Roosevelt "Bootsy" Clark, 38

Clark was described as a religious man with at least three children by his close friend and protegee, Roosevelt Williams, the Florida Times-Union reported.

"He gave me pointers. He actually made me who I am today," Williams, 29, told the paper.

Brookie “Larry” Davis, 62

Davis served in the U.S. Marines and worked as a commercial fisherman before turning to the merchant marines for 20 years, his daughter, Carla Newkirk, told the Florida Times-Union

Davis married his wife Terri 39 years ago and lives in Jacksonville. The pair had two children, Newkirk and Derek Davis, who teaches English in Taiwan, the Times-Union reported.

Newkirk told the paper her family has hope Davis survived the sinking.

“My dad is a feisty person,” she said. “We are remaining hopeful because if there’s anything he can do he will do it to stay alive.”

Roan Lightfoot

Lightfoot, of Jacksonville Beach, is a married father of two who has been working at sea since 1981, reported the Jacksonville Beach News.

Shawn Thomas, oiler

Marvin Hearman told the Times-Union he knows Thomas from occasional card games at the union hall. He told the paper Thomas lives in Jacksonville and works in the ship’s engine room as an oiler.

Lonnie Jordan, 33, cook

Jordan attended a seaman’s school in Baltimore, his grandmother, Faye Cummings, told the Florida Times-Union.

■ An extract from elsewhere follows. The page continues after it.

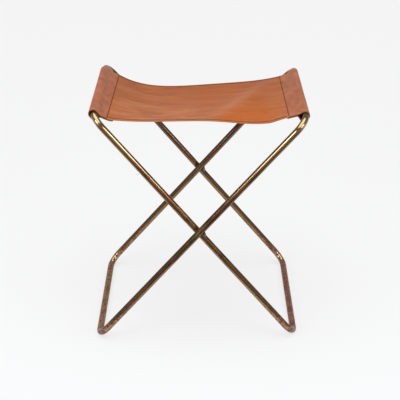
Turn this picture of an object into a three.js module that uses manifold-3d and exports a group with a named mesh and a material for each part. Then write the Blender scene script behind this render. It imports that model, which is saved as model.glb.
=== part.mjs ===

"He loves the ship. He loves sailing," she said. "He loved what he did."

She said he was a cook who lived in Jacksonville and has two sisters and a brother. Cummings told the paper the disaster is a "hard blow" for her family, and the family wishes the El Faro had waited to sail away.

"It's in God's hands," she said, "but we feel like they made the wrong decision."